Given entries —
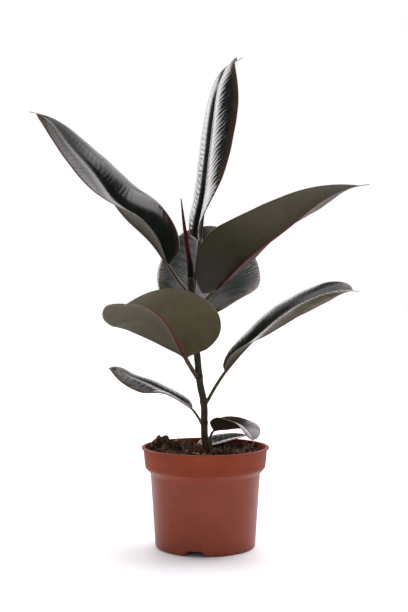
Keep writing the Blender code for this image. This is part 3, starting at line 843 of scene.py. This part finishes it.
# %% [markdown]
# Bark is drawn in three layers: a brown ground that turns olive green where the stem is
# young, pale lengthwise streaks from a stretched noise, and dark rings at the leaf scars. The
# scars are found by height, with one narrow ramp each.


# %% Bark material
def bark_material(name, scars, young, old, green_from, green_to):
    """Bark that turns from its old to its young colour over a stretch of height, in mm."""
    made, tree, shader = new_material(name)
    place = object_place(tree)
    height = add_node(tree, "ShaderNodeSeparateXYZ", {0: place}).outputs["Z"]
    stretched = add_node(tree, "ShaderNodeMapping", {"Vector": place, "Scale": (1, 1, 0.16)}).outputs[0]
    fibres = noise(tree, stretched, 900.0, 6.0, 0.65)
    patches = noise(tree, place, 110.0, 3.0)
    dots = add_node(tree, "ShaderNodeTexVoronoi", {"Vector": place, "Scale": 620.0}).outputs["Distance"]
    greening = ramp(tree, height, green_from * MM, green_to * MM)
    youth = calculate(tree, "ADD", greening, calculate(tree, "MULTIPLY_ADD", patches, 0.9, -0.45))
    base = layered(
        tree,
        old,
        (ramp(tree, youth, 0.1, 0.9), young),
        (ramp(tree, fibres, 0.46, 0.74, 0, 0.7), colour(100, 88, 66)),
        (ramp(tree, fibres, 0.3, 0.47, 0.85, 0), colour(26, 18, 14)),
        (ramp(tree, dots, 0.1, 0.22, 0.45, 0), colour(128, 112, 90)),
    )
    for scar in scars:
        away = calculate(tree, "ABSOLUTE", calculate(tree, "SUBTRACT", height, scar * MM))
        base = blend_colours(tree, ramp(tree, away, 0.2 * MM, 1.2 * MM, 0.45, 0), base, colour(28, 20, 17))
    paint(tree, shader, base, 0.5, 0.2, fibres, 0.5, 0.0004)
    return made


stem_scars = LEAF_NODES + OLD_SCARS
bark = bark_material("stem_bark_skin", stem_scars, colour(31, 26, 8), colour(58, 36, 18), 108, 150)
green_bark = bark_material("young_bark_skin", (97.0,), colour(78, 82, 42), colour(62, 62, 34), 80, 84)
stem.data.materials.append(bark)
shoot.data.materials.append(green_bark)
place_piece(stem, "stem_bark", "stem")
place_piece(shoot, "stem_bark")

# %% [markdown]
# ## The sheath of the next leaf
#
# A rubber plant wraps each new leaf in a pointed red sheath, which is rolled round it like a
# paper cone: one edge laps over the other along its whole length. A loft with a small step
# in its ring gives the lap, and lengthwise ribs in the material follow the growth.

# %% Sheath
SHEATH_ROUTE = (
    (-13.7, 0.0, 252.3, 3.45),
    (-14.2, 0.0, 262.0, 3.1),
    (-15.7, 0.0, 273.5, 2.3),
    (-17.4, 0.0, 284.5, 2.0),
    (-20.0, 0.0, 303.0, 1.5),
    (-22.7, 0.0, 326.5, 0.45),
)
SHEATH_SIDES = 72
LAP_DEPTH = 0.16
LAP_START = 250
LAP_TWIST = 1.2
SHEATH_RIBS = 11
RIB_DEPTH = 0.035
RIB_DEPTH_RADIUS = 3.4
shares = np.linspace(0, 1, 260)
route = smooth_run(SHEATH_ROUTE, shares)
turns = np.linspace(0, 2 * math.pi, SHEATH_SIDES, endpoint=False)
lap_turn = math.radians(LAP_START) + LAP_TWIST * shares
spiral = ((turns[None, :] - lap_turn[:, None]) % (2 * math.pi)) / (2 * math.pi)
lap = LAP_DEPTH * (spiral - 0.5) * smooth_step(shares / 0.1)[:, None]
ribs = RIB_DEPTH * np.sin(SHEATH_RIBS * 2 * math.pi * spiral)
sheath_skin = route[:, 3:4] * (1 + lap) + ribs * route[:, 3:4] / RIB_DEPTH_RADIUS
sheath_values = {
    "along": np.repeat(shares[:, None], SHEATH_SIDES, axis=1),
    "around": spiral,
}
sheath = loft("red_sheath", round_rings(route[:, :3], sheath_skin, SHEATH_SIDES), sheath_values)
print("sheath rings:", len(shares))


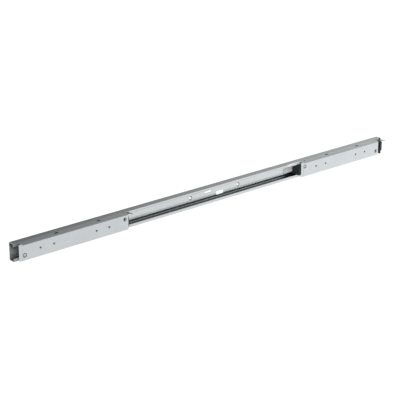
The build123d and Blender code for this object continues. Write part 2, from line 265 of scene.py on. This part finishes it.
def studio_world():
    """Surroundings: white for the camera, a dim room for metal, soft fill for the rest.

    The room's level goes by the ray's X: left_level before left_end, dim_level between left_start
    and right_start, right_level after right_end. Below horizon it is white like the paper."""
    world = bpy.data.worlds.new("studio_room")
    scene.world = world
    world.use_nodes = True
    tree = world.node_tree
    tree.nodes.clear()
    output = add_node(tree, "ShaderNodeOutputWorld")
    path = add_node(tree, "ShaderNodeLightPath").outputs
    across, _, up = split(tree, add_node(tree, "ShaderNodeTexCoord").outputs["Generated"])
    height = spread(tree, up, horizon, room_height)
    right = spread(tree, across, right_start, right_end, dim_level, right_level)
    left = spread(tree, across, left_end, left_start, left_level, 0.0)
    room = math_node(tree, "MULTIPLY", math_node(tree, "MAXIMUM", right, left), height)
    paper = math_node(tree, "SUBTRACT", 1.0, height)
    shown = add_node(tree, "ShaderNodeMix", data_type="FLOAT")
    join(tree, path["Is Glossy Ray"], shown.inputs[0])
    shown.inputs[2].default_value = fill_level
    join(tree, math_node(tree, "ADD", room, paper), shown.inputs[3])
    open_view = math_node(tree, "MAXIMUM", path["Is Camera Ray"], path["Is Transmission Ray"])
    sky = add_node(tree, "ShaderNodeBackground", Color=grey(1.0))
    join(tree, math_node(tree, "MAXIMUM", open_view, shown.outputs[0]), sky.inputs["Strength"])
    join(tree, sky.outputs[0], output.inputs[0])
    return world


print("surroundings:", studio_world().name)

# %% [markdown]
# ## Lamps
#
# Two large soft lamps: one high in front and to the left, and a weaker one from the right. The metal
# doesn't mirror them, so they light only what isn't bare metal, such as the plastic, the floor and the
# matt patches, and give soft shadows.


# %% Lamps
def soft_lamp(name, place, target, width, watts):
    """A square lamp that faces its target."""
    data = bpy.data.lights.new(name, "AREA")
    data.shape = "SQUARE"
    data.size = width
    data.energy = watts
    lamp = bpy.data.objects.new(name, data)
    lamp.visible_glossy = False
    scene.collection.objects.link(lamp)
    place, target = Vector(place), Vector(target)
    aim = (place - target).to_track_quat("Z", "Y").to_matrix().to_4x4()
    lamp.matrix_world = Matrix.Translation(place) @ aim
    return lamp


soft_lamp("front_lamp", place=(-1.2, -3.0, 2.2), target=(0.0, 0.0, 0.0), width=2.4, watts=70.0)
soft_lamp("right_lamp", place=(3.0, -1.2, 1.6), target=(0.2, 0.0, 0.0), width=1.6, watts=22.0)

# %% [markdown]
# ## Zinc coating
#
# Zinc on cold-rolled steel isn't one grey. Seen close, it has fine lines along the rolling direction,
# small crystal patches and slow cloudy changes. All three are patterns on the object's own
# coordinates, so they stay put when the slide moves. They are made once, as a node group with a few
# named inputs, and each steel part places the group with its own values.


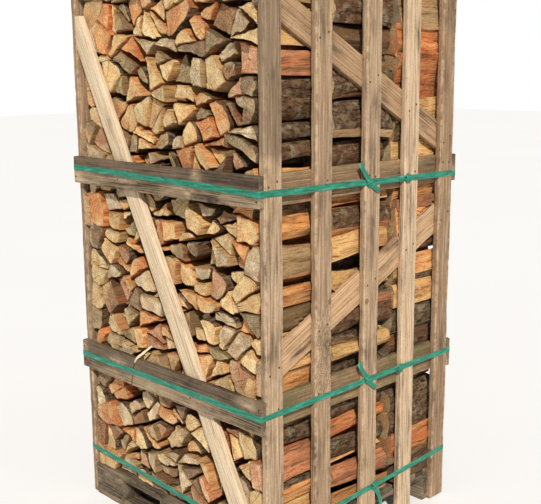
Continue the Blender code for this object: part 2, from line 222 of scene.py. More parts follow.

Problem description — Go through the records and print each one exactly.

Correct answer —
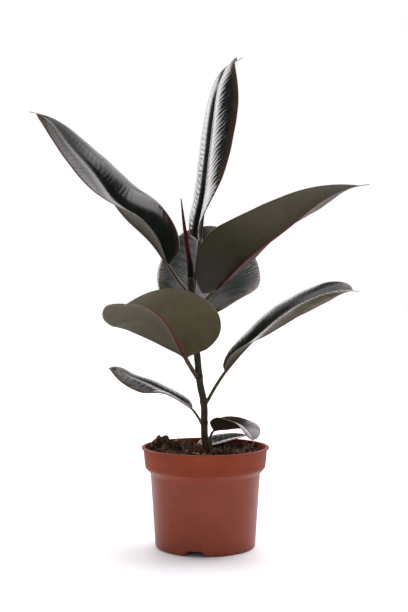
Keep writing the Blender code for this image. This is part 3, starting at line 843 of scene.py. This part finishes it.
# %% [markdown]
# Bark is drawn in three layers: a brown ground that turns olive green where the stem is
# young, pale lengthwise streaks from a stretched noise, and dark rings at the leaf scars. The
# scars are found by height, with one narrow ramp each.


# %% Bark material
def bark_material(name, scars, young, old, green_from, green_to):
    """Bark that turns from its old to its young colour over a stretch of height, in mm."""
    made, tree, shader = new_material(name)
    place = object_place(tree)
    height = add_node(tree, "ShaderNodeSeparateXYZ", {0: place}).outputs["Z"]
    stretched = add_node(tree, "ShaderNodeMapping", {"Vector": place, "Scale": (1, 1, 0.16)}).outputs[0]
    fibres = noise(tree, stretched, 900.0, 6.0, 0.65)
    patches = noise(tree, place, 110.0, 3.0)
    dots = add_node(tree, "ShaderNodeTexVoronoi", {"Vector": place, "Scale": 620.0}).outputs["Distance"]
    greening = ramp(tree, height, green_from * MM, green_to * MM)
    youth = calculate(tree, "ADD", greening, calculate(tree, "MULTIPLY_ADD", patches, 0.9, -0.45))
    base = layered(
        tree,
        old,
        (ramp(tree, youth, 0.1, 0.9), young),
        (ramp(tree, fibres, 0.46, 0.74, 0, 0.7), colour(100, 88, 66)),
        (ramp(tree, fibres, 0.3, 0.47, 0.85, 0), colour(26, 18, 14)),
        (ramp(tree, dots, 0.1, 0.22, 0.45, 0), colour(128, 112, 90)),
    )
    for scar in scars:
        away = calculate(tree, "ABSOLUTE", calculate(tree, "SUBTRACT", height, scar * MM))
        base = blend_colours(tree, ramp(tree, away, 0.2 * MM, 1.2 * MM, 0.45, 0), base, colour(28, 20, 17))
    paint(tree, shader, base, 0.5, 0.2, fibres, 0.5, 0.0004)
    return made


stem_scars = LEAF_NODES + OLD_SCARS
bark = bark_material("stem_bark_skin", stem_scars, colour(31, 26, 8), colour(58, 36, 18), 108, 150)
green_bark = bark_material("young_bark_skin", (97.0,), colour(78, 82, 42), colour(62, 62, 34), 80, 84)
stem.data.materials.append(bark)
shoot.data.materials.append(green_bark)
place_piece(stem, "stem_bark", "stem")
place_piece(shoot, "stem_bark")

# %% [markdown]
# ## The sheath of the next leaf
#
# A rubber plant wraps each new leaf in a pointed red sheath, which is rolled round it like a
# paper cone: one edge laps over the other along its whole length. A loft with a small step
# in its ring gives the lap, and lengthwise ribs in the material follow the growth.

# %% Sheath
SHEATH_ROUTE = (
    (-13.7, 0.0, 252.3, 3.45),
    (-14.2, 0.0, 262.0, 3.1),
    (-15.7, 0.0, 273.5, 2.3),
    (-17.4, 0.0, 284.5, 2.0),
    (-20.0, 0.0, 303.0, 1.5),
    (-22.7, 0.0, 326.5, 0.45),
)
SHEATH_SIDES = 72
LAP_DEPTH = 0.16
LAP_START = 250
LAP_TWIST = 1.2
SHEATH_RIBS = 11
RIB_DEPTH = 0.035
RIB_DEPTH_RADIUS = 3.4
shares = np.linspace(0, 1, 260)
route = smooth_run(SHEATH_ROUTE, shares)
turns = np.linspace(0, 2 * math.pi, SHEATH_SIDES, endpoint=False)
lap_turn = math.radians(LAP_START) + LAP_TWIST * shares
spiral = ((turns[None, :] - lap_turn[:, None]) % (2 * math.pi)) / (2 * math.pi)
lap = LAP_DEPTH * (spiral - 0.5) * smooth_step(shares / 0.1)[:, None]
ribs = RIB_DEPTH * np.sin(SHEATH_RIBS * 2 * math.pi * spiral)
sheath_skin = route[:, 3:4] * (1 + lap) + ribs * route[:, 3:4] / RIB_DEPTH_RADIUS
sheath_values = {
    "along": np.repeat(shares[:, None], SHEATH_SIDES, axis=1),
    "around": spiral,
}
sheath = loft("red_sheath", round_rings(route[:, :3], sheath_skin, SHEATH_SIDES), sheath_values)
print("sheath rings:", len(shares))


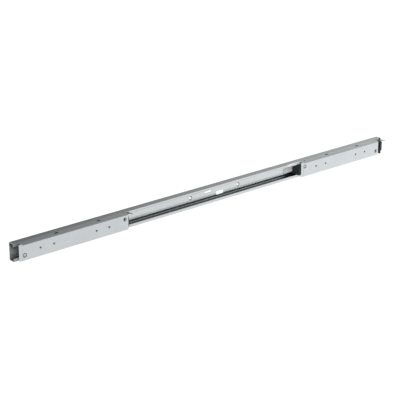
The build123d and Blender code for this object continues. Write part 2, from line 265 of scene.py on. This part finishes it.
def studio_world():
    """Surroundings: white for the camera, a dim room for metal, soft fill for the rest.

    The room's level goes by the ray's X: left_level before left_end, dim_level between left_start
    and right_start, right_level after right_end. Below horizon it is white like the paper."""
    world = bpy.data.worlds.new("studio_room")
    scene.world = world
    world.use_nodes = True
    tree = world.node_tree
    tree.nodes.clear()
    output = add_node(tree, "ShaderNodeOutputWorld")
    path = add_node(tree, "ShaderNodeLightPath").outputs
    across, _, up = split(tree, add_node(tree, "ShaderNodeTexCoord").outputs["Generated"])
    height = spread(tree, up, horizon, room_height)
    right = spread(tree, across, right_start, right_end, dim_level, right_level)
    left = spread(tree, across, left_end, left_start, left_level, 0.0)
    room = math_node(tree, "MULTIPLY", math_node(tree, "MAXIMUM", right, left), height)
    paper = math_node(tree, "SUBTRACT", 1.0, height)
    shown = add_node(tree, "ShaderNodeMix", data_type="FLOAT")
    join(tree, path["Is Glossy Ray"], shown.inputs[0])
    shown.inputs[2].default_value = fill_level
    join(tree, math_node(tree, "ADD", room, paper), shown.inputs[3])
    open_view = math_node(tree, "MAXIMUM", path["Is Camera Ray"], path["Is Transmission Ray"])
    sky = add_node(tree, "ShaderNodeBackground", Color=grey(1.0))
    join(tree, math_node(tree, "MAXIMUM", open_view, shown.outputs[0]), sky.inputs["Strength"])
    join(tree, sky.outputs[0], output.inputs[0])
    return world


print("surroundings:", studio_world().name)

# %% [markdown]
# ## Lamps
#
# Two large soft lamps: one high in front and to the left, and a weaker one from the right. The metal
# doesn't mirror them, so they light only what isn't bare metal, such as the plastic, the floor and the
# matt patches, and give soft shadows.


# %% Lamps
def soft_lamp(name, place, target, width, watts):
    """A square lamp that faces its target."""
    data = bpy.data.lights.new(name, "AREA")
    data.shape = "SQUARE"
    data.size = width
    data.energy = watts
    lamp = bpy.data.objects.new(name, data)
    lamp.visible_glossy = False
    scene.collection.objects.link(lamp)
    place, target = Vector(place), Vector(target)
    aim = (place - target).to_track_quat("Z", "Y").to_matrix().to_4x4()
    lamp.matrix_world = Matrix.Translation(place) @ aim
    return lamp


soft_lamp("front_lamp", place=(-1.2, -3.0, 2.2), target=(0.0, 0.0, 0.0), width=2.4, watts=70.0)
soft_lamp("right_lamp", place=(3.0, -1.2, 1.6), target=(0.2, 0.0, 0.0), width=1.6, watts=22.0)

# %% [markdown]
# ## Zinc coating
#
# Zinc on cold-rolled steel isn't one grey. Seen close, it has fine lines along the rolling direction,
# small crystal patches and slow cloudy changes. All three are patterns on the object's own
# coordinates, so they stay put when the slide moves. They are made once, as a node group with a few
# named inputs, and each steel part places the group with its own values.


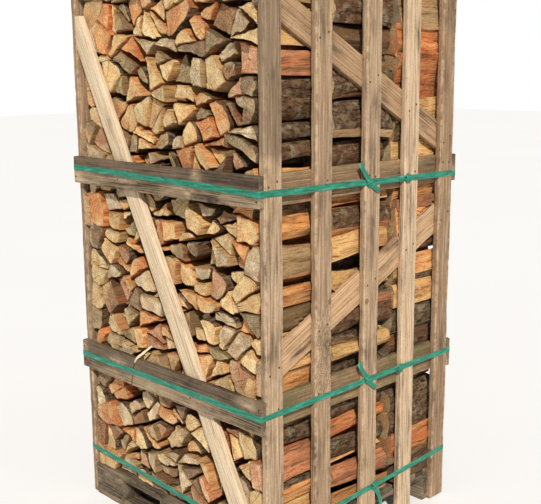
Continue the Blender code for this object: part 2, from line 222 of scene.py. More parts follow.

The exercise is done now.